Wir werden auf alle Fälle noch Gesetze verabschieden, die weitere kleine Schritte zur Gleichberechtigung beinhalten. Als Beispiel nenne ich das Reformgesetz zur freiwilligen Gerichtsbarkeit, das die Gleichstellung von Lebenspartnern mit Ehegatten auch im familiengerichtlichen Verfahren vorsieht. Hier geht es etwa um Fragen des Anspruchs auf Besuchsrechte, also das Recht, Kinder zu sehen. Wenn sich ein homosexuelles Paar mit Kindern trennt, gilt ja auch zu klären, was die Co-Mutter oder der Co-Vater darf.
Bei von anderen Ressorts verantworteten Vorhaben setze ich mich ebenfalls für die Gleichstellung ein, beispielsweise im Beamtenrecht bei der Hinterbliebenenversorgung und beim Zugang von homosexuellen Partnern zu Beihilfen. Dies gilt für das Beamtenstatusgesetz, aber auch für das Dienstrechtsneuordnungsgesetz, das gerade im Bundestag liegt. Hier habe ich eine Protokollerklärung im Kabinett abgegeben, in der ich darlege, dass die Nichtgleichstellung verfassungsrechtlich sehr problematisch ist. Bei den Angestellten gibt es ja bereits Ansprüche auf die normale Rente, aber eben nicht bei Beamten. Jetzt gilt es, im parlamentarischen Verfahren darauf zu drängen, homosexuelle mit heterosexuellen Paaren auch bei den Pensionsansprüchen gleichzustellen.

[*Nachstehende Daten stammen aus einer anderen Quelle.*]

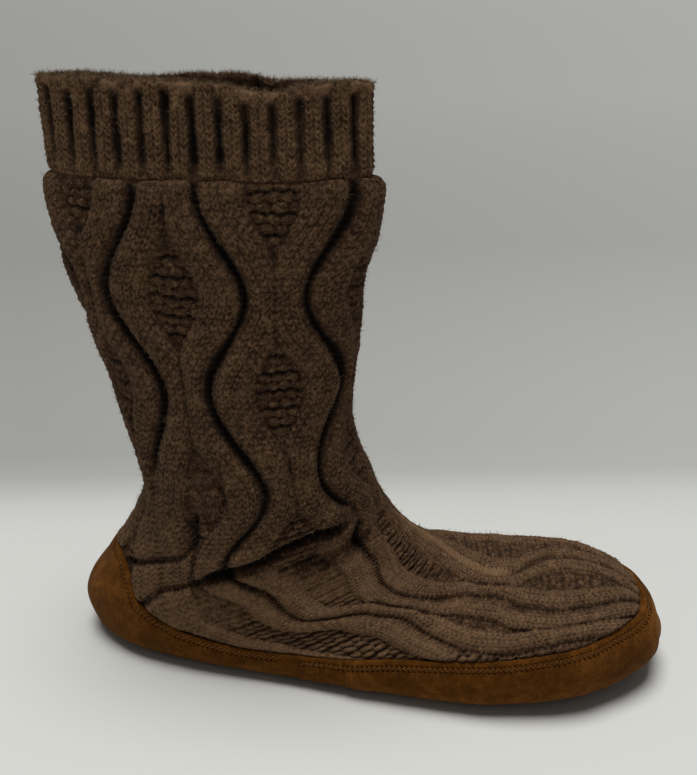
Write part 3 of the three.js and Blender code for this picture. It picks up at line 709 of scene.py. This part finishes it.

Wie beurteilen Sie die Chancen einer Realisierung Ihrer Vorstellungen?

Das hängt davon ab, wie sehr die SPD-Fraktion im Deutschen Bundestag den Koalitionspartner überzeugen und parlamentarische Mehrheiten organisieren kann.

Gibt es so etwas wie unerfüllte Wünsche oder Pläne, die Sie in anderen Regierungskonstellationen eher verwirklicht sehen?


Das hat mit der Regierungskoalition weniger zu tun, sondern mit den politischen Kräfteverhältnissen in Deutschland insgesamt. Wir haben unter meiner Federführung das Lebenspartnerschaftsergänzungsgesetz in der letzten Legislaturperiode verabschiedet und überall da angeglichen, wo es ohne die Zustimmung des Bundesrats möglich war. Selbst wenn wir eine rot-grüne Bundesregierung hätten, gäbe es bei einem unionsdominierten Bundesrat wie derzeit keine Möglichkeit, unsere Belange durchzusetzen. Wir müssen daher erst auf Landesebene dafür sorgen, dass es rote Regierungen oder rot-grüne Koalitionen gibt um weiterzukommen.